A drug that became the focus of a controversy after a dramatic price hike last month has yet to be available at a lower price, according to a check of multiple pharmacies in the U.S. by ABC News.
The drug Daraprim is used to treat a parasitic infection called toxoplasmosis that most often occurs in those with compromised immune systems due to cancer treatments or HIV infection. After the drug was bought by Turing Pharmaceuticals, the price skyrocketed from $18 a pill to $750.
After an outpouring of criticism over the price hike, the CEO of Turning Pharmaceuticals, Martin Shkreli, told ABC News on Sept. 22 that the company would lower the price but did not give an indication of how much the price would drop or when. Today, pharmacies in New York, Phoenix and Las Vegas all reported that the current cash cost of the drug remained high.
All three pharmacies reported a cost between $888 and $906 dollars, with the extra cost beyond $750 attributed to different pharmacy fees. Turing Pharmaceuticals did not immediately respond to calls and email from ABC News asking for the current price and timeline for when the price would drop.
Shkreli told ABC News last month that the company had heard the outcry over the increased price and were prepared to take action.
"We've agreed to lower the price on Daraprim to a point that is more affordable and is able to allow the company to make a profit, but a very small profit," he told ABC News. "We think these changes will be welcomed."
Damien Conover, director of health care at the investment research and investment management firm Morningstar, said if Turing has indeed lowered the price of the drug in recent days and did not announce it, it's possible that Daraprim prices will drop as drug suppliers go through their inventory.
Larger companies can usually drop drug prices extremely quickly, within a few days, Conover said, while smaller companies may take longer.
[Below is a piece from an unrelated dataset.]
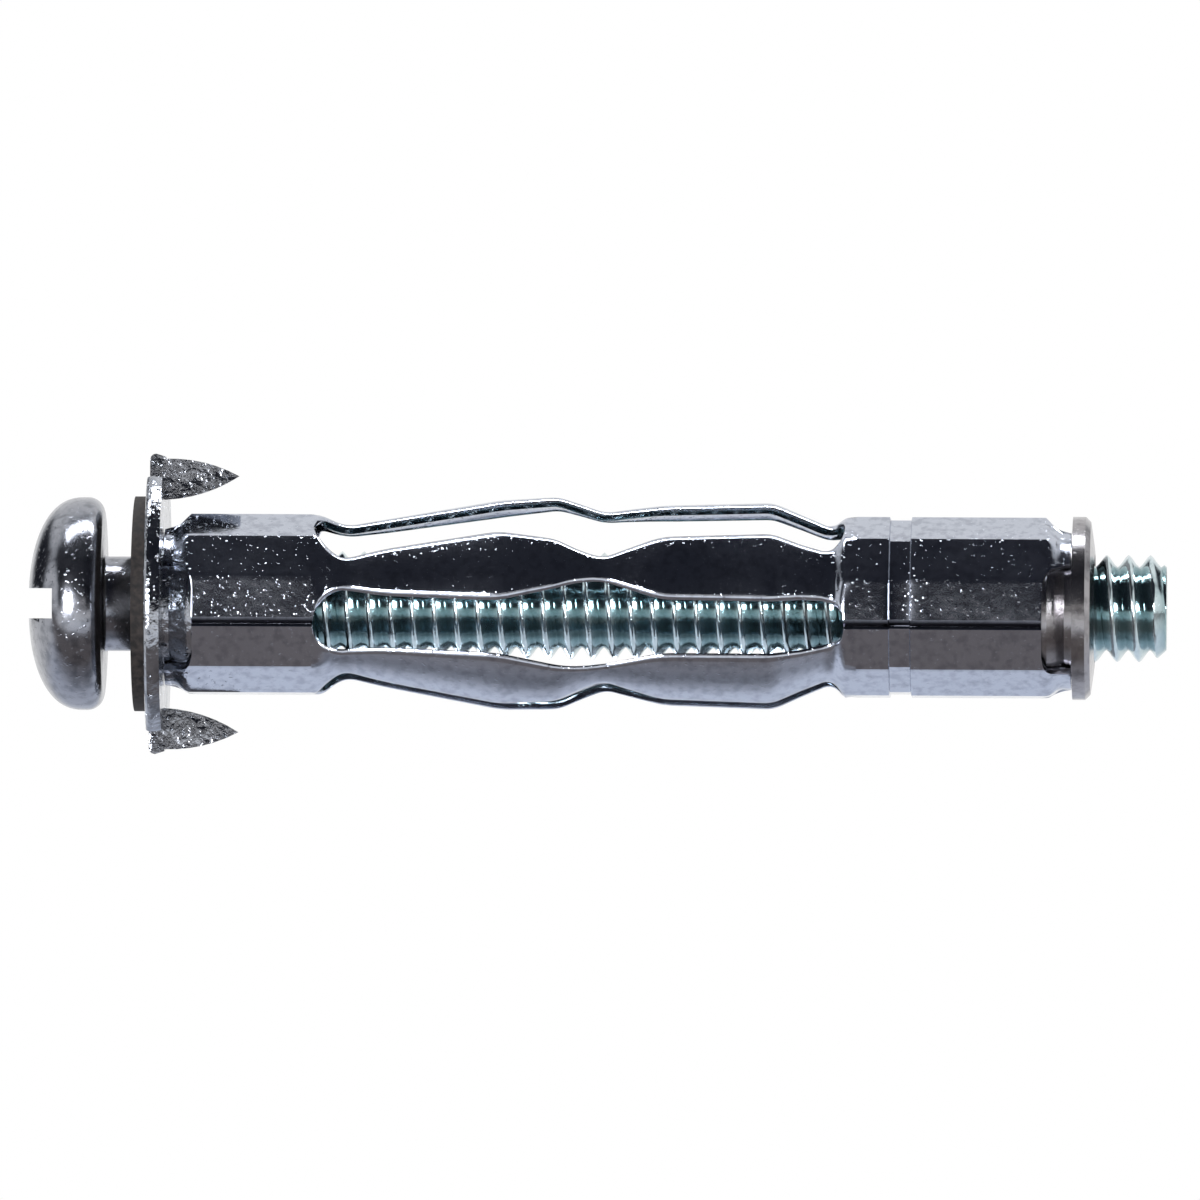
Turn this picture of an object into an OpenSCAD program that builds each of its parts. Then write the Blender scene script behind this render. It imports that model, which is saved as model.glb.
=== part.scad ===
// Hollow wall anchor with its machine screw.
// The X axis is the screw's axis. X = 0 is the flange face that seats on the wall,
// and +X points into the wall, towards the screw's tail.

/* [Screw] */
// Outside diameter of the thread
thread_d = 6.24; // [5:0.01:7]
// Pitch of the thread
thread_pitch = 1.27; // [0.8:0.01:1.6]
// Depth of the thread
thread_depth = 0.62; // [0.4:0.02:0.7]
// Diameter of the plain shank under the head
shank_d = 5.5; // [4:0.05:5.6]
// Length of the plain shank under the head
shank_len = 8; // [4:0.5:20]
// Length of the screw under its head
screw_len = 61.8; // [58:0.1:70]
// Diameter of the pan head
head_d = 12.4; // [10:0.1:14]
// Height of the pan head
head_h = 4.4; // [3.5:0.1:6]
// Width of the driver slot
slot_w = 1.75; // [1:0.05:2.5]
// Depth of the driver slot
slot_depth = 1.6; // [0.8:0.1:2.4]
// Open gap between the head and the washer
head_gap = 1.8; // [0.5:0.1:5]

/* [Washer] */
// Outside diameter of the black washer
washer_d = 12.5; // [10:0.1:15]
// Thickness of the black washer
washer_t = 0.8; // [0.4:0.05:1.5]

/* [Flange] */
// Diameter of the flange
flange_d = 17.5; // [16.5:0.1:20]
// Sheet thickness of the flange
flange_t = 0.9; // [0.6:0.05:1.1]
// Rounding of the flange's outer rim
rim_r = 0.35; // [0.1:0.05:0.5]
// Length of the collar that sits in the sleeve
collar_len = 4; // [2.5:0.1:6]
// Length of each prong behind the flange
prong_len = 4.3; // [2:0.1:6]
// Width of each prong where it leaves the flange
prong_w = 2.4; // [1.5:0.1:2.8]
// Step from the flange's rim down to the prong's outer edge
prong_inset = 0.3; // [0.1:0.05:0.6]

/* [Sleeve] */
// Outside size of the sleeve's twelve-sided ends, over the corners
sleeve_d = 10.76; // [10:0.02:11.5]
// Sheet thickness of the sleeve
sleeve_t = 0.48; // [0.3:0.02:0.6]
// Plain length between the flange and the legs
front_len = 8.9; // [7:0.1:14]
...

However, he estimated that even a small company could change pricing within two weeks.
Last month, Turing defended the price increase, saying they want to fund new research and development.
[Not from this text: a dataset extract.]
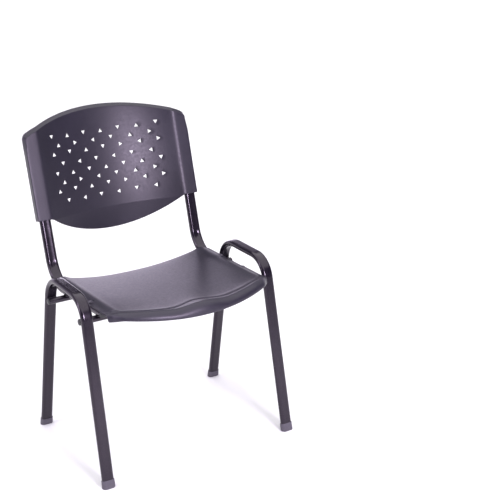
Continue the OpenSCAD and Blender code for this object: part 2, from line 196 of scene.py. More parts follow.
def oval(w, t, arc_steps=14, flat_steps=3):
    """Points round a flat oval that is wide along X, as (across, through) pairs."""
    half = (w - t) / 2
    points = []
    for side in (1, -1):
        for i in range(arc_steps + 1):
            a = math.radians(-90 + 180 * i / arc_steps)
            points.append((side * (half + t / 2 * math.cos(a)), side * t / 2 * math.sin(a)))
        for i in range(1, flat_steps):
            points.append((side * (half - 2 * half * i / flat_steps), side * t / 2))
    return points


def circle(d, steps=40):
    """Points round a circle of diameter d."""
    return [(d / 2 * math.cos(2 * math.pi * i / steps), d / 2 * math.sin(2 * math.pi * i / steps))
            for i in range(steps)]


# Spacing of a tube's sections, in millimetres along a run and in degrees round a turn.
RUN_PITCH, TURN_PITCH = 40, 3


def walk(y, z, heading, steps):
    """Stations (y, z, heading) along runs and turns in the YZ plane.

    The heading is the tilt of the direction of travel from +Z towards -Y, in degrees.
    """
    stations = [(y, z, heading)]
    for step in steps:
        if step[0] == "run":
            pieces = max(1, round(step[1] / RUN_PITCH))
            for i in range(1, pieces + 1):
                d = step[1] * i / pieces
                stations.append((y - d * sin(heading), z + d * cos(heading), heading))
        else:
            radius, angle = step[1:]
            centre = (y - radius * cos(heading), z - radius * sin(heading))
            pieces = math.ceil(angle / TURN_PITCH)
            for i in range(1, pieces + 1):
                h = heading + angle * i / pieces
                stations.append((centre[0] + radius * cos(h), centre[1] + radius * sin(h), h))
        y, z, heading = stations[-1]
    return stations


def section_at(station, section):
    """A section's points placed square to the path at a station."""
    y, z, heading = station
    return [(a, y + b * cos(heading), z + b * sin(heading)) for a, b in section]


def dented(section, share):
    """A section whose flat on the inner side of the bend is pressed in, by a share of the dent."""
    depth, width = 2.2, 6.0
    return [(a, b + share * depth * math.exp(-(a / width) ** 2) if b < 0 else b)
            for a, b in section]


def flat_tube(stations, dent_at=None):
    """A flat oval tube, open at both ends, and dented where its heading is dent_at.

    It has enough points across its flats to take the dent.
    """
    steps, dent_reach = 14, 9.0
    section = oval(TUBE_W, TUBE_T, steps, steps)
    bore = oval(TUBE_W - 2 * TUBE_WALL, TUBE_T - 2 * TUBE_WALL, steps, steps)
    outside = []
    for station in stations:
        share = 0.0 if dent_at is None else math.exp(-((station[2] - dent_at) / dent_reach) ** 2)
        outside.append(section_at(station, dented(section, share)))
    inside = [section_at(station, bore) for station in reversed(stations)]
    return loft(outside + inside, closed=True)


def leg_loop():
    """Rear leg, side rail and front leg, bent from one tube."""
    front_turn, rear_turn = 90 - FRONT_LEAN, 90 - REAR_LEAN
    front_tangent = FRONT_BEND_R * tan(front_turn / 2)
    rear_tangent = REAR_BEND_R * tan(rear_turn / 2)
    start_y = REAR_CORNER_Y + LOOP_Z * tan(REAR_LEAN) - FOOT_SOLE * sin(REAR_LEAN)
    stations = walk(start_y, FOOT_SOLE * cos(REAR_LEAN), REAR_LEAN, [
        ("run", LOOP_Z / cos(REAR_LEAN) - rear_tangent - FOOT_SOLE),
        ("turn", REAR_BEND_R, rear_turn),
        ("run", REAR_CORNER_Y - FRONT_CORNER_Y - front_tangent - rear_tangent),
        ("turn", FRONT_BEND_R, front_turn),
        ("run", LOOP_Z / cos(FRONT_LEAN) - front_tangent - FOOT_SOLE),
    ])
    return moved(flat_tube(stations), LOOP_FRAME)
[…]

"There have been no significant advances or research into this disease area in decades," the company said in a statement. "For toxoplasmosis and other critical, under-treated diseases, the status quo is not an option. Turing hopes to change that by targeting investments that both improve on the current formulation and seek to develop new therapeutics with better clinical profiles that we hope will help eradicate the disease."